RTTstanding is the smallest RTT in a small time window, $\tau$. $\tau = srtt/2$, srtt is the standard smoothed(EWMA) RTT estimate.
RTTmin is the smallest RTT over a long period of time, smalled of 10s or from the start.
On each ACK arrival:
- update $d_q$ and srtt
- $\lambda_t = 1/(\delta \cdot d_q)$
- $\lambda = cwnd / RTTstanding$, if $\lambda \le \lambda_t$, $cwnd = cwnd+v/(\delta \cdot cwnd)$, else $cwnd = cwnd - v/(\delta \cdot cwnd)$. In a RTT, the change in RTT is $\approx v/\delta $ packets.

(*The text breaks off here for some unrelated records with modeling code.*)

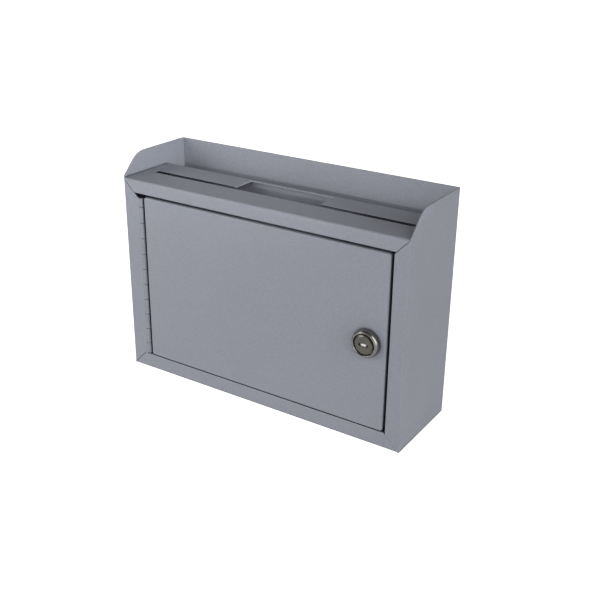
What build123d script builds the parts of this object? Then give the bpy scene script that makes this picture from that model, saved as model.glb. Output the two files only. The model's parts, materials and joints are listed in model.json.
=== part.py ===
from build123d import *
import math
import os

# Steel drop box for donations, keys and envelopes: a folded sheet body with a locked front
# compartment, a slotted deck, an open pocket behind it, and a hinged door with a cam lock.
# Millimetres. The origin is the centre of the underside, +X is to the right as seen from the
# front, +Y runs to the back panel and +Z is up.

# ---- driving dimensions: body -------------------------------------------------------------------
WIDTH = 247.65
DEPTH = 73.0
BACK_HEIGHT = 177.0
DECK_HEIGHT = 160.0
SHEET = 0.9
BEND = 1.7
FIT = 0.05

EAR_FRONT_HEIGHT = 160.3
EAR_RADIUS = 20.0

LEFT_FLANGE = 15.5
RIGHT_FLANGE = 11.8
TOP_FLANGE = 10.2
BOTTOM_LIP = 12.6
JAMB_RETURN = 16.0
JAMB_FOLD = 0.8

DIVIDER_REAR = 53.0
POCKET_DEPTH = 76.0
WELD_TAB = 8.0
CORNER_RELIEF = 3.0
MITRE_CUT = 1.98

SLOT_LENGTH = 226.65
SLOT_WIDTH = 4.8
SLOT_FRONT = 24.7
WINDOW_WIDTH = 74.8
WINDOW_REAR = 49.5
WINDOW_OFFSET = -0.4
CUT_CORNER = 1.0

WALL_HOLE_RADIUS = 2.75
WALL_HOLE_SPAN_X = 177.8
WALL_HOLE_SPAN_Z = 44.5
WALL_HOLE_MID_Z = 42.0

# ---- driving dimensions: door and piano hinge ---------------------------------------------------
DOOR_LEFT = 19.9
DOOR_RIGHT = 233.6
DOOR_BOTTOM = 12.9
DOOR_TOP = 147.4
DOOR_RETURN = 12.7
DOOR_FOLD = 1.2
DOOR_CORNER = 2.0

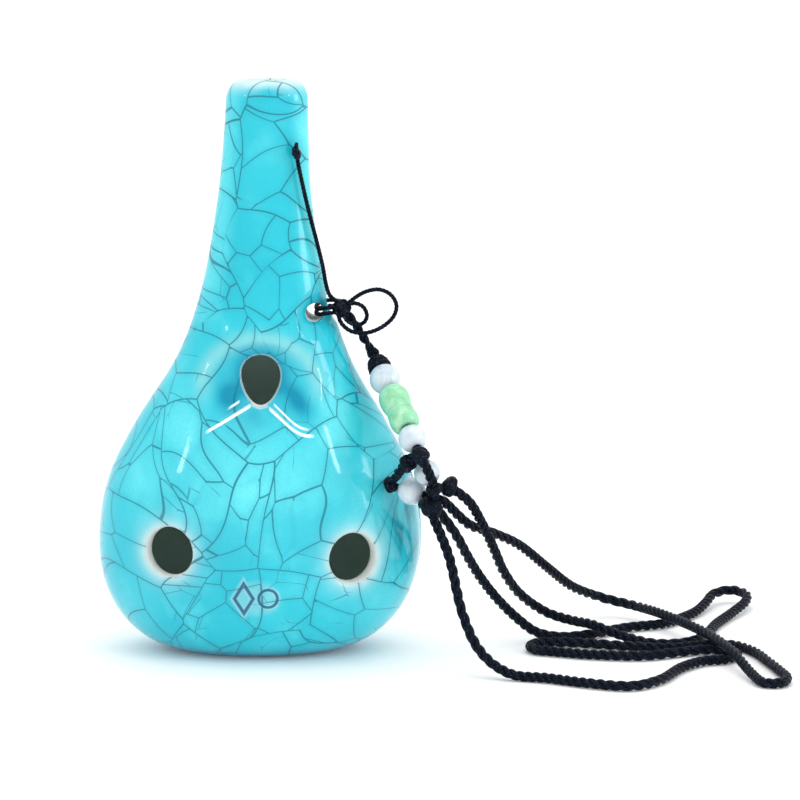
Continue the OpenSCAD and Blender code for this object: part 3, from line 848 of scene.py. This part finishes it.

- $v$ is initailized to 1. On each window, the sender compares the current cwnd with that at the start of the window to set the direction. After the same direction in 3 RTT, $v$ starts to double if the direction is the same with before. Otherwise it will be reset to 1.
Slow start: double cwnd each RTT until $\lambda$ exceeds $\lambda_t$.
Competing with loss-based cc algo: according to the actual queueing delay to switch the mode between default mode where $\delta = 0.5$ and competitive mode where $\delta$ is dynamicly adjusted.